Goal-oriented reasoning

Instead of matching an utterance to a canned answer, the agent reasons about the customer's objective and the steps required to reach it, including when a request has changed mid-conversation.

Scoped autonomy with handoff

Agentic AI decides when to act, when to ask, and when to transfer with full context to a human team, so authority is bounded rather than open-ended.

Why most agentic AI projects stall before production

Most enterprises can build a working pilot, but few can scale it. McKinsey reports that nearly two-thirds of enterprises have experimented with agents, but fewer than 10% have scaled them to deliver tangible value. Gartner predicts that over 40% of agentic AI projects will be canceled by the end of 2027, due to escalating costs, unclear business value, or inadequate risk controls.

Three failure modes drive most cancellations:

  • Pilots built for demos. A clean, scripted conversation does not prove the operation can handle messy conversations at once, under load and with edge cases the pilot never surfaced.

  • No data foundation. Agents that cannot access accurate, up-to-date customer data produce confident, wrong answers at scale, and that confidence is what makes them dangerous.

  • Autonomy without containment. Authority that is not scoped by task, permission, and escalation trigger turns a single error into a recurring one across every concurrent conversation.

  • Unmanaged production economics. Multi-step workflows consume more model processing than single-turn responses, so AI token consumption needs scrutiny before rollout, not after.

Avoiding these failure modes depends on how agents are designed, governed, and operated once they encounter live customer volume.

Building AI agents for the next era of CX

Scaling agentic AI safely depends on choices made before launch and disciplines maintained after it. The enterprises pulling ahead design for completed resolutions, govern the full lifecycle, and verify behavior under real load.

1. Design for resolution, not containment

Containment metrics reward systems for keeping customers away from human agents. Resolution metrics reward systems for solving the customer's problem and handing off cleanly when AI cannot complete the request. Forcing a customer to stay inside an AI that cannot solve their problem erodes satisfaction more than a clean transfer to a human would, because the customer remembers whether their issue was actually resolved.

Resolution depends on classifying the customer's intent and sending the request to the path that can complete it, whether that is an automated workflow or the right human team. On the phone, a misrouted call turns intent-recognition failure into audible customer frustration within seconds.

Swiss Life shows what this produces at the channel: 96% routing accuracy with its AI agent, customer concerns handled 60% faster, and 73% of customers rated the phone AI agent 4 or 5 out of 5.

2. Build an agent inventory with clear ownership

Know every agent in production, what it does, and who owns it, so behavior is visible rather than assumed.

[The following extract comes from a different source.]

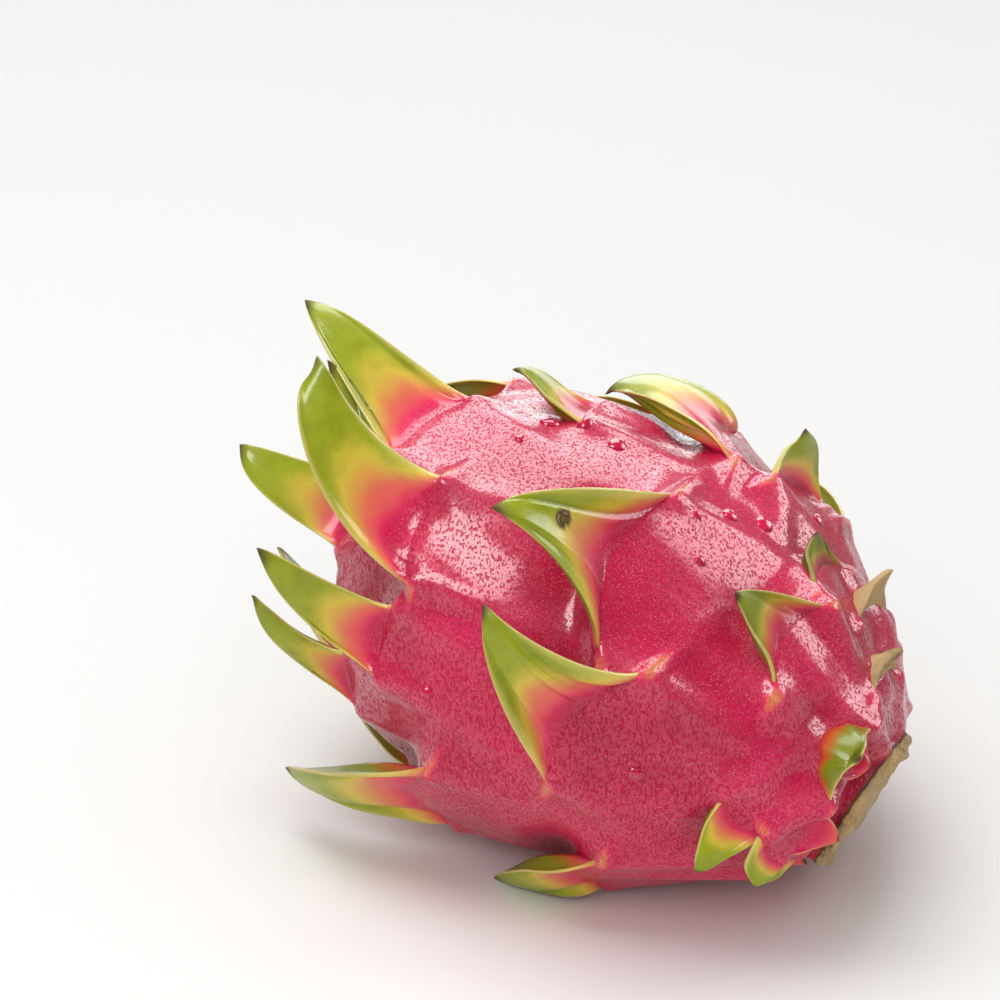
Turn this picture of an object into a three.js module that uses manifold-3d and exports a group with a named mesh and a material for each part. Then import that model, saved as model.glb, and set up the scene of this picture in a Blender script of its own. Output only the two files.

Inventory also provides the AI strategy leader with a single view of duplicate use cases, unmanaged changes, and agents whose business owner has changed since launch. Deloitte reports that only 21% of organizations have a mature governance model for agentic AI, making inventory the first gap to close.

3. Define escalation and handoff logic

Set clear rules for when an agent acts, when it asks, and when it transfers to a human with full context. The handoff belongs to the customer experience because the customer judges the operation based on whether the next person already understands the issue.

4. Maintain compliance audit trails

Keep a record of every action and decision, so regulated interactions can be reviewed and defended. Auditability provides compliance, legal, and operations teams with the same factual basis when they need to inspect what happened during a live interaction.

5. Monitor and improve continuously

Watch a live performance and feed what you learn back into the agents, so quality climbs. Production monitoring must track outcomes, handoffs, and unresolved requests because a technically completed interaction can still fail to meet the customer's goal.

Schwäbisch Hall shows what this produces under real volume: 500,000 calls in six months with an 80%+ authentication rate, 98% intent recognition accuracy, and 16 use cases live.

Turn agentic AI into a production CX operation that customers trust

The enterprises that benefit from the next era of CX are those that treat agentic AI as a managed operation rather than a model deployment. Customers judge the company by whether their request was understood, resolved, and carried forward cleanly on handoff, and that outcome depends on how every workflow, permission, escalation rule, and monitoring loop is designed and maintained.

Parloa’s AI Agent Management Platform supports Design, Test, Scale, and Optimize, giving regulated enterprises lifecycle governance with enterprise security and compliance controls, including ISO 27001:2022, ISO 17422:2020, SOC 2 Type I & II, PCI DSS, HIPAA, GDPR, and DORA, 140+ languages, and go-live in as little as a few weeks.

Book a demo to move agentic AI into production that customers can trust when they need help most.

FAQs about agentic AI in CX

What is the difference between conversational AI and agentic AI in CX?

Conversational AI classifies what a customer is asking and responds. Agentic AI takes action across multi-step tasks to complete an objective. The shift moves the AI from answering questions to resolving issues across the full request: authenticating the caller, acting on the request, and confirming the outcome.

What is the difference between containment and resolution in CX automation?

Containment-oriented systems try to keep customers from reaching a human. Resolution-oriented systems solve the customer's problem and hand off cleanly when needed. Resolution builds loyalty because customers remember whether their issue was actually solved, more than the queue mechanics behind it.

What does lifecycle governance mean for agentic AI?

It means managing AI agents across design, testing, scaling, and continuous improvement with visible oversight, clear escalation rules, audit trails, and continuous monitoring. Governance determines which deployments survive by turning autonomy into a controlled production operation.